Key findings from the report include:

  • The UK needs 250,000 additional construction workers to deliver planned projects – yet nearly half a million are due to retire in the next 15 years.
  • 44% of firms report labour shortages restricting activity – the worst figure of any major UK sector.
  • Apprenticeship completion has slumped to 53%, while pay for young workers in construction has fallen below wage rates in the retail sector.
  • Construction productivity has declined 0.1% a year since 1997, leaving output per worker below 1990s levels.
  • Only 14% of major government projects are rated on track, and less than half the National Infrastructure Pipeline has confirmed costs or funding.
  • Funding certainty plunges from 68% this year to just 33% by 2030, creating what Oxford Economics calls “a crisis of confidence” for investors and contractors.
  • The report identifies Britain’s productivity problem as primarily a capital problem. Decades of under-investment in machinery, technology and infrastructure have left the UK falling behind its competitors. Whereas manufacturing productivity has risen by 3.5% a year since the late 1990s, construction has gone backwards.

“This report is a call to action for ministers. Britain’s construction pipeline is cracking under the strain of unrealistic targets, uncertain funding and a shrinking workforce,” said Steven Mulholland, CEO of the Construction Plant-hire Association.

Unless the Government restores confidence and fixes the fundamentals, the next decade will be defined by half-built promises and rising costs, he said.
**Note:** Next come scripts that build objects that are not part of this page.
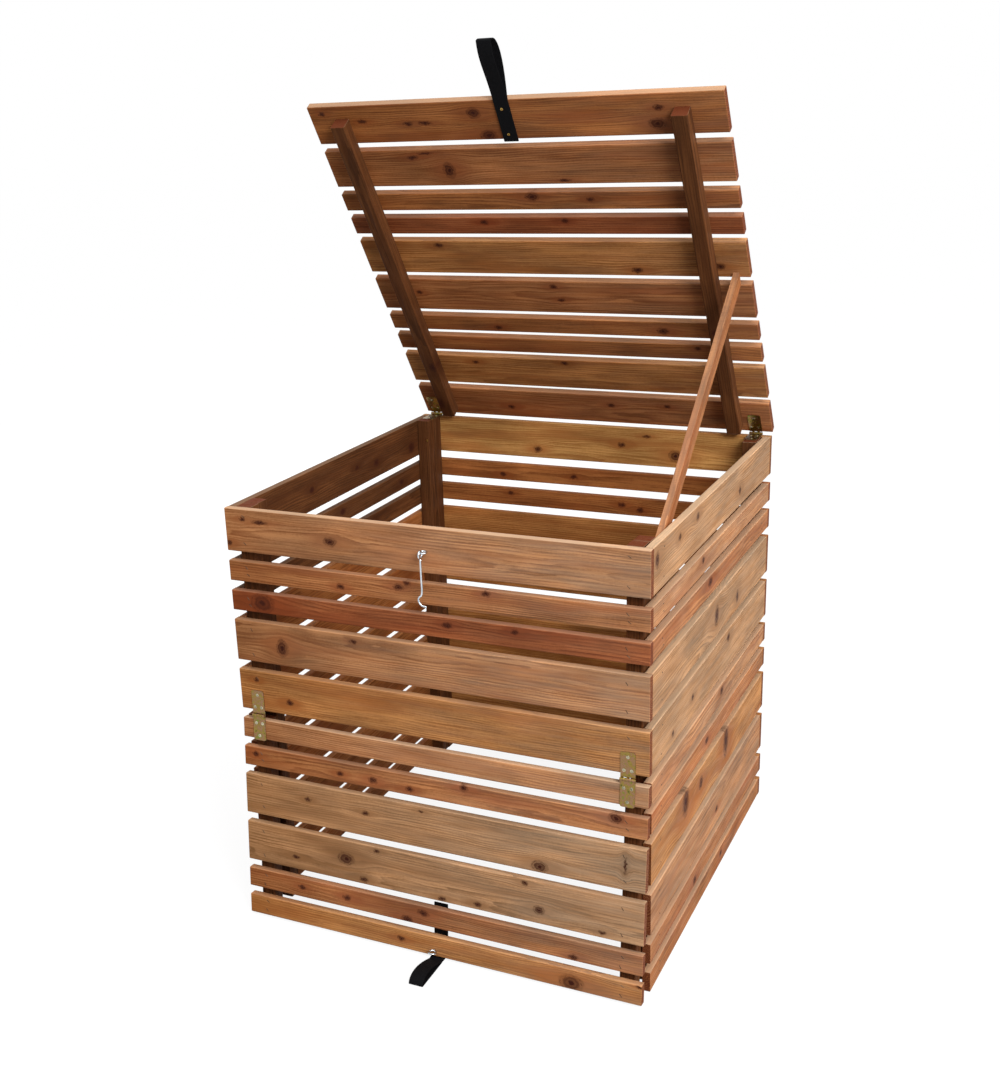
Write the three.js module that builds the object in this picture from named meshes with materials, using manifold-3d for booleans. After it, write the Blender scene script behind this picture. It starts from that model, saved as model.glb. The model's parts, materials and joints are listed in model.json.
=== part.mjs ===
// A slatted timber compost bin: four slatted walls on corner battens, a drop hatch in the lower
// front and a slatted lid on butt hinges, held open by a prop stick.
// Millimetres, +Z up, +Y to the rear. The origin is the middle of the back wall's foot.
import * as THREE from "three";
import { mergeVertices } from "three/addons/utils/BufferGeometryUtils.js";
import Module from "manifold-3d";

const wasm = await Module();
wasm.setup();

// Timber
const slatThick = 18;
const wideSlat = 95;
const narrowSlat = 46;
const wallGap = 21.5;
const hatchGap = 20.7;
const battenSide = 34;
const edgeRound = 2.5;
// Pieces that touch are drawn this far apart, and fused ones run this far into each other.
const seatGap = 0.3;
const weldDepth = 0.5;

// The bin
const binWidth = 940;
const binDepth = 960;
const crossBattenInset = 2;
const wallRows = [
  wideSlat, narrowSlat, narrowSlat, wideSlat, wideSlat, narrowSlat,
  narrowSlat, wideSlat, wideSlat, narrowSlat, narrowSlat,
];
const fixedFrontCount = 5;

// The lid
const lidNarrower = 10;
const lidOffset = 7;
const lidRows = [
  wideSlat, wideSlat, narrowSlat, narrowSlat, wideSlat,
  wideSlat, narrowSlat, narrowSlat, wideSlat, wideSlat,
];
const lidGap = 21.3;
const lidRearMargin = 2.4;
const lidAxisInset = 6;
const lidOpenDegrees = 56.2;
const lidBattenHingeGap = 17;
const lidBattenRear = 22.5;
const lidBattenFront = 30.6;
const lidBattenDeep = 32;

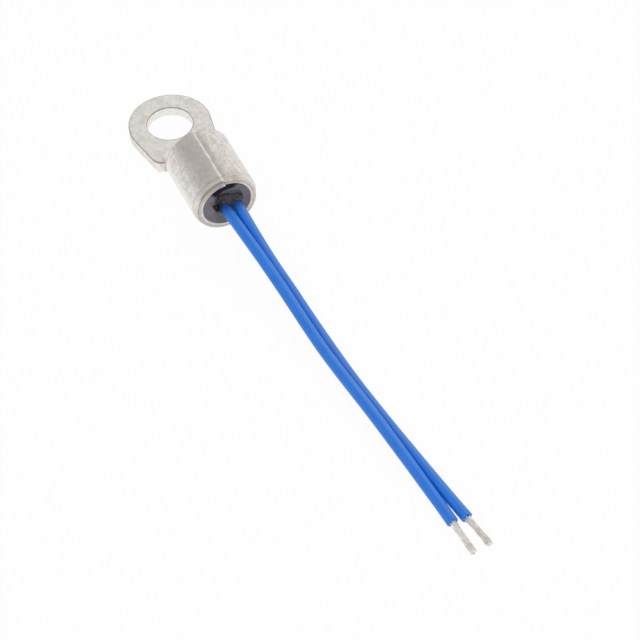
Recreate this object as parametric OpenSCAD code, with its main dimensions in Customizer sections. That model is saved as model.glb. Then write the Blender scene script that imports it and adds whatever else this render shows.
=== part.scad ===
/* [Tongue] */
// Diameter of the stud hole
stud_hole_d = 4.4; // [3.2:0.1:5.2]
// Outside diameter of the ring round the stud hole
ring_d = 7.9; // [7.4:0.1:9]
// Thickness of the copper strip that the whole lug is stamped from
stock_t = 1.05; // [0.8:0.05:1.1]
// Width of the tongue where its shoulders turn in
shoulder_w = 6.76; // [6:0.1:7.2]
// Distance from the stud hole to the end of the shoulders
shoulder_x = 4.75; // [4.4:0.05:5]
// Radius of the shoulders
shoulder_r = 1.35; // [0.8:0.05:1.6]
// Width of the neck between the two notches
neck_w = 5; // [4.2:0.1:5.4]

/* [Barrel] */
// Distance from the stud hole to the back edge of the barrel
barrel_x = 7.15; // [6.9:0.05:8]
// Length of the barrel
barrel_l = 7.05; // [6.5:0.05:9]
// Outside diameter of the rolled barrel
barrel_d = 6.3; // [6.1:0.1:7]
// Radius in the blank where the neck sweeps out into a wing of the barrel
wing_r = 2.2; // [1.5:0.1:2.3]
// Distance from the stud hole to where the strip starts to curl up
curl_x = 4.4; // [4.3:0.05:4.8]
// Length in which the curl tightens to the barrel's own radius
curl_l = 2.1; // [1.6:0.1:2.4]
// Gap between the two butted edges of the seam
seam_gap = 0.05; // [0.03:0.01:0.1]
// Width of the groove that the rounded edges leave along the seam
seam_groove_w = 0.5; // [0.2:0.02:0.6]
// Depth of the groove along the seam
seam_groove_h = 0.16; // [0.1:0.02:0.4]
// Turn of the seam away from the top of the barrel, in degrees
seam_turn = 0.5; // [-8:0.5:8]
// Length of the bevel outside the mouth
mouth_bevel_l = 0.6; // [0.2:0.05:1]
// Depth of the bevel outside the mouth
mouth_bevel_h = 0.25; // [0.1:0.05:0.35]
// Length of the funnel inside the mouth
funnel_l = 0.5; // [0.2:0.05:0.8]
// Depth of the funnel inside the mouth
funnel_h = 0.3; // [0.1:0.05:0.35]

/* [Potting] */
// Depth of the hollow in the resin at the mouth
mouth_dish = 0.4; // [0.2:0.05:0.8]
// Depth of the hollow in the resin at the back
back_dish = 0.5; // [0.2:0.05:0.8]
// How far the resin's edge stays inside the mouth
mouth_set = 0.08; // [0.04:0.02:0.2]
// How far the resin's edge stays inside the back edge
back_set = 0.15; // [0.05:0.05:0.4]

/* [Bead] */
// Coating beside lead a, on the bead's wide side
coat_a = 0.45; // [0.3:0.05:0.5]
// Coating beside lead b, on the bead's narrow side
coat_b = 0.4; // [0.2:0.05:0.45]
// Coating above the leads
coat_top = 1; // [0.6:0.05:1.1]
// Coating below the leads
coat_low = 0.14; // [0.1:0.02:0.3]
// Distance from the barrel's back edge to the nose of the bead
bead_back = 1.2; // [0.8:0.05:1.4]
// How far the bead's coating stands out of the mouth
bead_out = 0.4; // [0.2:0.05:0.6]
// Radius of the round face of the bead at the mouth
bead_face_r = 3.5; // [3.3:0.1:6]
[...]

“The plant-hire sector is one of the most capital-intensive in the economy, with our members shouldering much of the investment risk needed to keep Britain building. With stable policy and predictable pipelines, we can channel private capital into public infrastructure without adding to national debt.
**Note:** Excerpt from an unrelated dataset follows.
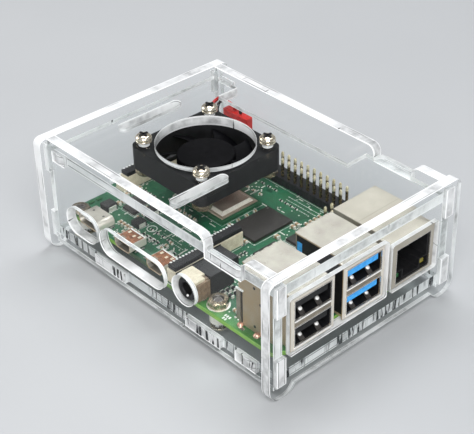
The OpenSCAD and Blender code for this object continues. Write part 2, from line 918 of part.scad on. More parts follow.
module capacitors() {
    color("tan") at_board() {
        row(6, 15.4, 8.2, 1.5, 0, 0.8, 1.5, 0.8);
        row(5, 7.6, 13.8, 0, 1.5, 1.6, 0.8, 0.8);
        row(4, 16.6, 13.6, 0, 1.7, 1, 0.6, 0.5);
        row(5, 22, 20.8, 2.1, 0, 1.0, 0.6, 0.5);
        row(5, 23.2, 42.6, 2.6, 0, 1, 0.6, 0.5);
        row(4, 38.9, 26, 0, 3.2, 0.6, 1.1, 0.5);
        row(1, 52.3, 31.2, 0, 0, 1.6, 1.2, 0.9);
        row(2, 51.9, 37.6, 0, 1.6, 1.7, 0.9, 0.8);
        row(3, 42.6, 23.7, 2.6, 0, 1.2, 0.8, 0.7);
        row(4, 53.6, 41.2, 0, 1.7, 1.4, 0.8, 0.7);
        row(3, 66.6, 4.6, 0, 1.6, 1.4, 0.8, 0.7);
        row(4, 64.6, 14, 1.6, 0, 0.8, 1.4, 0.7);
        row(3, 64.4, 30.6, 0, 1.7, 1.5, 0.8, 0.8);
        row(2, 74.6, 18, 4, 0, 1.4, 1.2, 0.9);
        row(2, 19.6, 4.2, 0, 1.9, 1.1, 0.7, 0.6);
        row(3, 32.8, 8.6, 0, 1.7, 1.1, 0.7, 0.6);
    }
}

module resistors() {
    color("black") at_board() {
        row(5, 24, 9.4, 1.5, 0, 0.6, 1, 0.35);
        row(5, 37, 9.4, 1.5, 0, 0.6, 1, 0.35);
        row(4, 24, 12.4, 2.4, 0, 1, 0.6, 0.35);
        row(6, 22, 47.2, 2.6, 0, 1, 0.6, 0.35);
        row(5, 51.4, 15.2, 0, 1.3, 1, 0.6, 0.35);
        row(4, 55.4, 30.2, 1.6, 0, 0.6, 1, 0.35);
        row(4, 68.4, 3.4, 0, 1.6, 0.6, 1, 0.35);
        row(4, 18, 22.4, 0, 1.6, 1, 0.6, 0.35);
        row(3, 9.6, 20.2, 1.9, 0, 1, 0.6, 0.35);
        row(4, 40, 44.6, 2, 0, 1, 0.6, 0.35);
        row(3, 66.2, 19.8, 0, 1.6, 1, 0.6, 0.35);
    }
}

module crystals() {
    color("silver") at_board() {
        chip(19.6, 31.4, 2.5, 3.2, 0.8);
        chip(56.2, 47, 3.2, 2.5, 0.8);
        chip(60.4, 18.6, 3.2, 2.5, 0.8);
    }
}

module status_lights() {
    color("palegreen") at_board() row(2, 1.8, 8.6, 0, 2.6, 0.8, 1.6, 0.6);
}

// Solder cones and clipped leads under the through-hole parts
module solder_tail() {
    h = 1.2;
    tip_d = 0.7;
    foot_d = 1.5;
    translate([0, 0, -board_t - h]) cylinder(h = h, d1 = tip_d, d2 = foot_d, $fn = 24);
}

module solder_tails() {
    color("silver") at_board() {
        at_header(20, 2, gpio_x, gpio_y) solder_tail();
        at_header(2, 2, poe_x, poe_y) solder_tail();
        at_header(4, 4, 75.4, usb2_y) solder_tail();
        at_header(4, 4, 75.4, usb3_y) solder_tail();
        at_header(5, 2, 74, ethernet_y) solder_tail();
        at_header(2, 3, jack_x, 7) solder_tail();
    }
}

base_plate();
lid_plate();
front_plate();
back_plate();
card_end_plate();
usb_end_plate();
board_screws();
board_nuts();
board_spacers();
fan_frame();
fan_rotor();
fan_shaft();
fan_magnet();
fan_bearing();
fan_stator();
fan_screws();
fan_nuts();
fan_lead_red();
fan_lead_black();
lead_plug();
pcb();
soc_substrate();
soc_heat_spreader();
ram_chip();
usb_controller();
ethernet_phy();
power_chip();
wireless_can();
gpio_header_base();
gpio_pins();
poe_header_base();
poe_pins();
usb_c_shell();
usb_c_tongue();
video_0_shell();
video_0_tongue();
video_1_shell();
video_1_tongue();
audio_jack_housing();
audio_jack_rear();
camera_socket();
camera_latch();
display_socket();
display_latch();
usb2_shell();
usb2_tongues();
usb3_shell();
usb3_tongues();
usb_contacts();
ethernet_shell();
ethernet_insert();
ethernet_lights();
card_socket();
inductors();
capacitors();
resistors();
crystals();
status_lights();
solder_tails();
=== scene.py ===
"""Looks for the single board computer in its clear case: materials, fine parts, light and camera."""

import math
import random

import bmesh
import bpy
from mathutils import Matrix, Vector


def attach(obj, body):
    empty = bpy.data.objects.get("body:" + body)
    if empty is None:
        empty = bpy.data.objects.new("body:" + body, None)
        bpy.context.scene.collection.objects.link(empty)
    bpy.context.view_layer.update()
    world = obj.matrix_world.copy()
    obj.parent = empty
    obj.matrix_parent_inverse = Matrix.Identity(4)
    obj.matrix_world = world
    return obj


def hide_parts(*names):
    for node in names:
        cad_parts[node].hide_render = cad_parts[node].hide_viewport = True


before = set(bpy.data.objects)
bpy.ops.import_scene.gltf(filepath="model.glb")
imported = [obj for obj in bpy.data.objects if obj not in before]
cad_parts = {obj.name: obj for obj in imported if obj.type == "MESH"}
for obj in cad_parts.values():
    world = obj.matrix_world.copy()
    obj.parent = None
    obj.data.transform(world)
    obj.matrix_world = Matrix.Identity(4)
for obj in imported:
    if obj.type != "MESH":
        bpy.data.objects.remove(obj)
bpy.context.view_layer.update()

MM = 0.001
ROOT = "board_and_case"
# The board's corner in the part's own frame. Places below are in millimetres from that
# corner: x to the USB end, y to the pin header, z up from the board's top face.
CORNER = Vector((-41.95, -28.2, 12.0))
BOARD = (85.0, 56.0, 1.4)
PITCH = 2.54


def at(p):
    return (Vector(p) + CORNER) * MM


# ---------------------------------------------------------------- materials


class Tree:
    """A material's node tree, with short calls for the nodes used here."""

    def __init__(self, name):
        self.material = bpy.data.materials.new(name)
        self.material.use_nodes = True
        self.nodes = self.material.node_tree.nodes
        self.links = self.material.node_tree.links
        self.nodes.clear()

    def add(self, kind, out=0, settings=None, **inputs):
        n = self.nodes.new("ShaderNode" + kind)
        for key, value in (settings or {}).items():
            setattr(n, key, value)
        for key, value in inputs.items():
            numbered = key[0] == "i" and key[1:].isdigit()
            socket = n.inputs[int(key[1:]) if numbered else key.replace("_", " ")]
            if isinstance(value, bpy.types.NodeSocket):
                self.links.new(value, socket)
            else:
                socket.default_value = value
        return n.outputs[out]

    def math(self, op, a, b=0.0, c=0.0):
        return self.add("Math", 0, {"operation": op}, i0=a, i1=b, i2=c)

    def mix(self, amount, a, b):
        n = self.nodes.new("ShaderNodeMix")
        n.data_type = "RGBA"
        for index, value in ((0, amount), (6, a), (7, b)):
            if isinstance(value, bpy.types.NodeSocket):
                self.links.new(value, n.inputs[index])
            else:
                n.inputs[index].default_value = value if index == 0 or len(value) == 4 else (*value, 1)
        return n.outputs[2]

    def split(self, kind):
        """X, Y and Z of TexCoord's object place or NewGeometry's true normal."""
        n = self.nodes.new("ShaderNodeSeparateXYZ")
        self.links.new(self.add(kind, 3), n.inputs[0])
        return n.outputs

    def place(self, stretch=(1, 1, 1)):
        where = self.add("TexCoord", 3)
        return self.add("Mapping", Vector=where, Scale=stretch)

    def noise(self, scale, stretch=(1, 1, 1), detail=3.0, rough=0.55):
        return self.add("TexNoise", 0, Vector=self.place(stretch), Scale=scale, Detail=detail,
                        Roughness=rough)

    def ramp(self, value, low, high, a=0.0, b=1.0):
        return self.add("MapRange", 0, Value=value, From_Min=low, From_Max=high, To_Min=a, To_Max=b)

    def bump(self, height, strength=0.3, distance=0.00005):
        return self.add("Bump", 0, Strength=strength, Distance=distance, Height=height)

    def surface(self, **inputs):
        return self.add("BsdfPrincipled", **inputs)

    def finish(self, shader):
        out = self.nodes.new("ShaderNodeOutputMaterial")
        self.links.new(shader, out.inputs["Surface"])
        return self.material


def rgb(r, g, b):
    return (r, g, b, 1.0)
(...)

“If ministers match our willingness to invest with clarity and confidence, we can turn ambition into action and build the growth, jobs and prosperity Britain needs.”

The report warns that “announcements are outpacing delivery capacity”, with too few projects fully costed or shovel-ready. It highlights that construction productivity has fallen consistently because investment in capital equipment and infrastructure has lagged behind peer economies. In contrast, countries such as Germany and France, which have maintained stable capital pipelines, have seen sustained productivity growth despite similar demographic pressures.

A new plan is needed

Oxford Economics notes that while government capital spending is set to rise by 3.6% annually to 2029-30, much of this increase is already absorbed by energy transition costs and existing liabilities – leaving transport, housing and local infrastructure underfunded.

To break that cycle, the CPA has submitted a package of policy proposals to the Treasury ahead of the Autumn Budget to stabilise delivery and restore business confidence across the construction supply chain.

The plan includes:

  • Fix the pipeline – publish a fully costed update of the National Infrastructure Pipeline with secured funding beyond 2028.
  • Reverse the rise in employer National Insurance, easing labour-cost pressures across construction supply chains.
  • Extend full expensing to leased assets, allowing hire firms to reinvest £1.3 billion a year in new capital equipment.
  • Maintain the current Fuel Duty rate, protecting SMEs hit by the loss of red-diesel relief.
  • Retain Business Property Relief, preventing succession-related closures of family-run firms.
  • Reform the Growth and Skills Levy to give employers full flexibility and fund all SME apprenticeships.

The CPA argues that the Government can still harness the strength of the construction sector to deliver its growth ambitions – with every £1 spent generating £3 in wider economic value. By working hand in glove with industry, Britain can build the world-class infrastructure needed to drive growth and prosperity.